An unprecedented observation has been made by physicists who have managed to see—for the first time ever—a supermassive magnetic “Bridge” between distant galaxies.
This is one of those “WHOA” moments in astronomy.
As experts were observing the universe, they’ve come across evidence of a magnetic field that associated with a vast intergalactic bridge that seems to LINK two of our nearest cosmic neighbors.
This massive magnetic link is referred to by experts as the Magellanic Bridge, and it’s basically a massive stream of neutral gas that covers an area of around 75,000 light years, occupying the space between two of our nearest neighboring galaxies—the Large and Small Magellanic Clouds (LMC and SMC).
Visible in the southern night sky, the Great and Small Magellanic Clouds are dwarf galaxies that orbit our Milky Way galaxy and are located at a distance of 160,000 and 200,000 light-years from Earth, respectively.
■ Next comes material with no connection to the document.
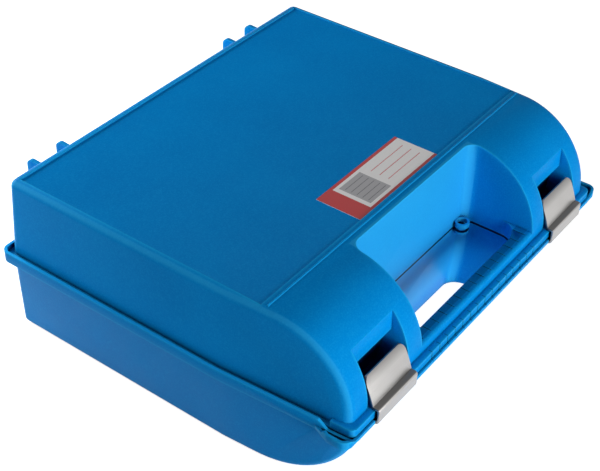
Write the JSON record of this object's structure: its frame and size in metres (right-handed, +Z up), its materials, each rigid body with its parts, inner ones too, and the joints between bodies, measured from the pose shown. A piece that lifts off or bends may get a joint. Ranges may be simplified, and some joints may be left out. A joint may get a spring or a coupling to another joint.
{
  "type": "hard tool case",
  "caption": "Moulded plastic case with a hinged lid, a hand opening through both halves and two sheet steel latches.",
  "frame": {"origin": "middle of the case's footprint, on the plane that it stands on", "axes": "+X to the right of someone facing the latches, -Y towards the handle and the latches, +Y towards the hinges, +Z up"},
  "size_m": [0.3254, 0.3007, 0.128],
  "materials": {
    "base_plastic": "satin, fine moulded grain",
    "lid_plastic": "satin, fine moulded grain",
    "latch_steel": "satin, lightly brushed along the width",
    "pin_steel": "drawn wire, smooth",
    "label_paper": "glossy printed paper"
  },
  "bodies": {
    "base": {"base_shell": "base_plastic", "latch_pin_left": "pin_steel", "latch_pin_right": "pin_steel"},
    "lid": {"lid_shell": "lid_plastic", "hinge_pin_left": "pin_steel", "hinge_pin_right": "pin_steel", "label": "label_paper"},
    "latch_left": {"latch_left": "latch_steel"},
    "latch_right": {"latch_right": "latch_steel"}
  },
  "joints": [
    {"name": "lid_hinge", "type": "hinge", "parent": "base", "child": "lid", "pos_m": [0, 0.1495, 0.069], "axis": [-1, 0, 0], "range_deg": [0, 117]},
    {"name": "latch_left_pivot", "type": "hinge", "parent": "base", "child": "latch_left", "pos_m": [-0.1102, -0.1406, 0.0572], "axis": [1, 0, 0], "range_deg": [0, 110]},
    {"name": "latch_right_pivot", "type": "hinge", "parent": "base", "child": "latch_right", "pos_m": [0.1102, -0.1406, 0.0572], "axis": [1, 0, 0], "range_deg": [0, 110]}
  ]
}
In the past experts theorized that such a magnetic bridge could exist, but this is the first time physicists were actually able to observe it, and this mind-bending moment in astronomy could help experts understand how these vast cosmic bridges came into existence.
Lead researcher, Jane Kaczmarek from the University of Sydney said: “There were hints that this magnetic field might exist, but no one had observed it until now.”
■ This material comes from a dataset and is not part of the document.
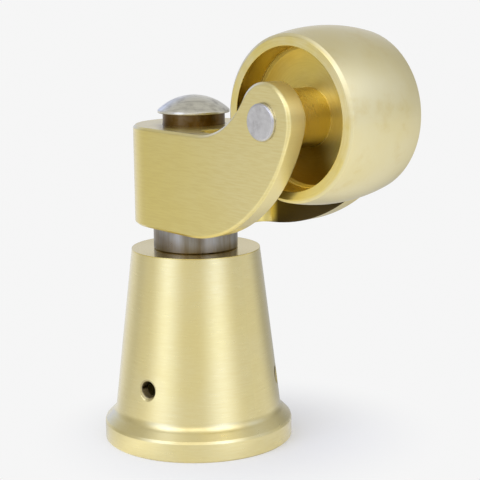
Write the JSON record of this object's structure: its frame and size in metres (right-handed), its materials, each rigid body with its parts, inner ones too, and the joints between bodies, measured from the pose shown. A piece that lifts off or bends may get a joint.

The new research has allowed scientists that the newly detected magnetic field is approximately one millionth the strength of our planet’s own magnetic shield. These details could help expert’s understand how it formed.
There are two leading theories among experts at the moment.
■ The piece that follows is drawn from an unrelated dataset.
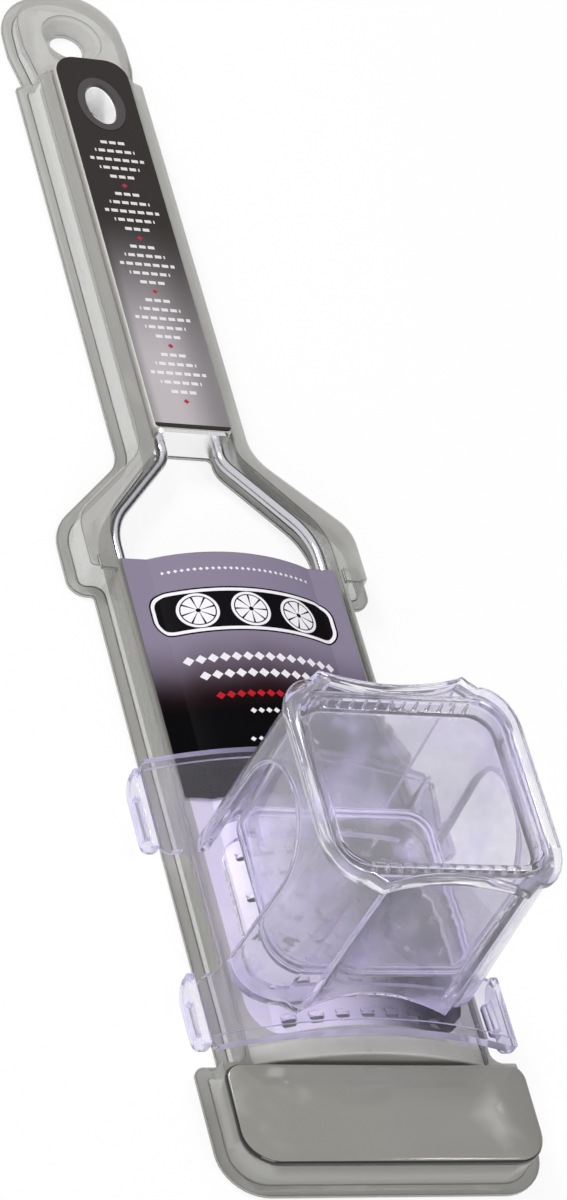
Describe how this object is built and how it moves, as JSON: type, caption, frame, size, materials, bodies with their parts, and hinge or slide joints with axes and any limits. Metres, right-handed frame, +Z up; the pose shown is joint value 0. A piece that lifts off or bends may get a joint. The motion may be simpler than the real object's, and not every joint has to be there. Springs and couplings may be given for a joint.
{
  "type": "rasp zester with food holder in tray",
  "caption": "Long rasp zester on a wire frame, lying in a clear plastic tray, with a hollow food holder that slides along the blade and a press block inside it.",
  "frame": {"origin": "middle of the tray's underside, on the surface that it lies on", "axes": "+Z up out of the tray, +Y along the grater towards the handle and the hanging holes, +X across to the right when the handle points away"},
  "size_m": [0.0788, 0.3674, 0.0624],
  "materials": {
    "tray_plastic": "clear grey, gloss",
    "frame_steel": "polished steel wire",
    "blade_steel": "etched stainless steel",
    "blade_print": "printed film, satin",
    "handle_print": "printed film, satin",
    "grip_plastic": "black, satin",
    "inner_plastic": "black, matte",
    "toe_rubber": "black, matte",
    "holder_plastic": "clear lilac grey, gloss",
    "pusher_plastic": "clear lilac grey, frosted"
  },
  "bodies": {
    "carrier": {"carrier_tray": "tray_plastic"},
    "grater": {"frame_rod_left": "frame_steel", "frame_rod_right": "frame_steel", "blade": "blade_steel", "blade_card": "blade_print", "toe_bar": "grip_plastic", "toe_pad": "toe_rubber", "handle_lower_shell": "grip_plastic", "handle_upper_shell": "grip_plastic", "handle_collar": "frame_steel", "tang_block": "inner_plastic", "handle_card": "handle_print", "hanging_eyelet": "frame_steel"},
    "slider": {"saddle": "holder_plastic", "clip_front_left": "holder_plastic", "clip_front_right": "holder_plastic", "clip_back_left": "holder_plastic", "clip_back_right": "holder_plastic", "hopper": "holder_plastic", "hopper_rim": "holder_plastic"},
    "pusher": {"pusher_body": "pusher_plastic", "pusher_plate": "pusher_plastic", "pusher_prongs": "pusher_plastic"}
  },
  "joints": [
    {"name": "grater_lift", "type": "slide", "parent": "carrier", "child": "grater", "axis": [0, 0, 1], "range_m": [0, 0.04]},
    {"name": "slider_travel", "type": "slide", "parent": "grater", "child": "slider", "axis": [0, 1, 0], "range_m": [-0.0015, 0.053]},
    {"name": "pusher_lift", "type": "slide", "parent": "slider", "child": "pusher", "axis": [0, 0, 1], "range_m": [0, 0.048]}
  ]
}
One is that the magnetic field was generated within the bridge after the galactic structure formed, or it may have been literally ‘ripped’ off of the galaxies believed to have merged and formed the bridge in the first place.
“Not only are entire galaxies magnetic, but the faint delicate threads joining galaxies are magnetic, too,” said one of the researchers, Bryan Gaensler from the University of Toronto.
“Everywhere we look in the sky, we find magnetism.”
Physicists struggled in the past to study these galactic structures because these types of magnetic fields can only be seen indirectly through the effect they exert on other structures in the universe.
Now, experts used radio signals from hundreds of different distant galaxies in the universe to spot the magnetic field from the Magellanic Bridge.
Professor Kaczmarek explains: “The radio emission from the distant galaxies served as background ‘flashlights’ that shine through the Bridge.”
“Its magnetic field then changes the polarization of the radio signal. How the polarized light is changed tells us about the intervening magnetic field.”
Now that astronomers have been able to detect the magnetic field, they now have the chance to understand not only how it formed, but the impact it’s had—or still is having—on the LMC and SMC.
“In general, we don’t know how such vast magnetic fields are generated, nor how these large-scale magnetic fields affect galaxy formation and evolution,” said Kaczmarek.